In the end, commissioners decided to require a 5 percent minimum and no maximum for office and industrial development, with the opportunity to make exceptions on a case-by-case basis, leaving the county with the option of deciding the merits of each application.
"It gives that qualitative description rather than focusing on the quantitative," Hsu said.
A REPRESENTATIVE FROM the Housing Advisory Board, John Stevens, made a presentation to the Planning Commission at its Thursday meeting, asking that the commission remove the words work-force housing from the policy language and replace it with unmet housing needs.
"There are segments of the work-force market that are not served," Stevens said. "By adding extra definitions it segments the market and the use of some terminology might actually gain a negative connotation."
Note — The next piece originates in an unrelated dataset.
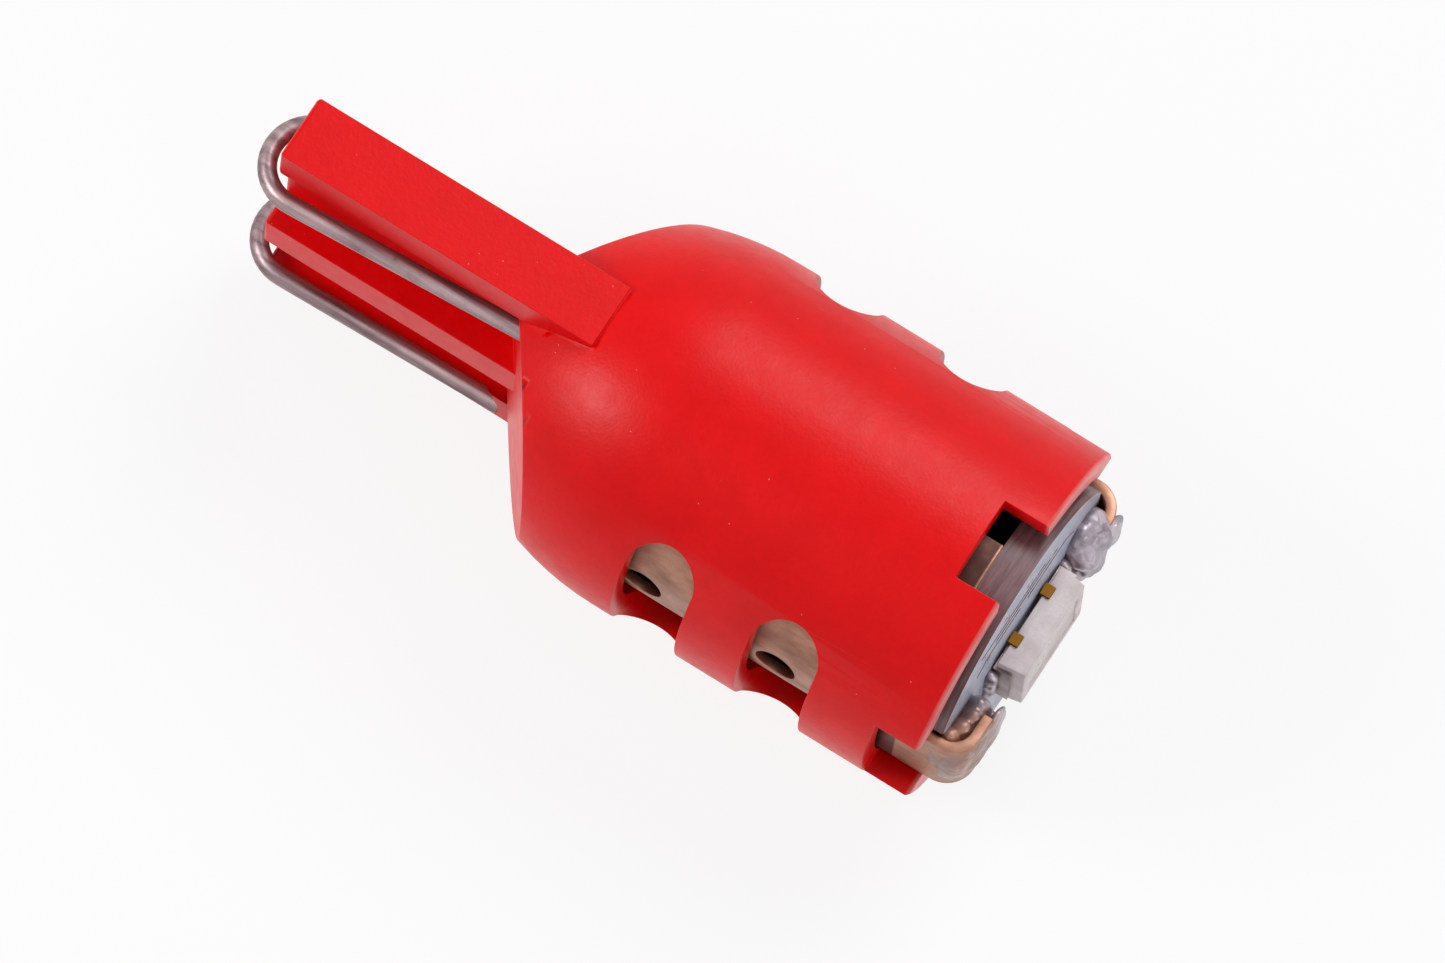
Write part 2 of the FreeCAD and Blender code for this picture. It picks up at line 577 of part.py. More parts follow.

With the deletion of the definition of work-force housing from the policies' glossary, some commissioners were concerned that the term unmet housing needs would be open to too much interpretation by developers.
"My issue is a developer comes in and says I've got an unmet need, we don't have any housing at $5.5 million," commission chair Teresa White Whitmore (Potomac) said. "You are going to have to have some sort of criteria to decide those needs."
"You intend for unmet housing needs to be at the affordable level, but in fact there may be other ideas that people have of what is an unmet need," Hsu said. "If you take away the definition you are leaving it open."
Stevens told the commission that the criteria for unmet housing needs would be decided by the advisory board at a later date and its proposed language was only meant to be a place holder until such time.
"We are saying this should be done without labels and without a ceiling," he said. "Not all housing is going to be included in this because not all housing has unmet needs."
While the commission did not take a formal vote on a recommendation for the Board of Supervisors, there was very little debate between commissioners over individual issues, indicating the process for the Transition Policy Area might move more smoothly than the process for the Route 50/Arcola CPAM, which was reconsidered several times before the commission made a formal recommendation.
The Planning Commission will meet Thursday, July 6, to continue the discussion of the proposed policies.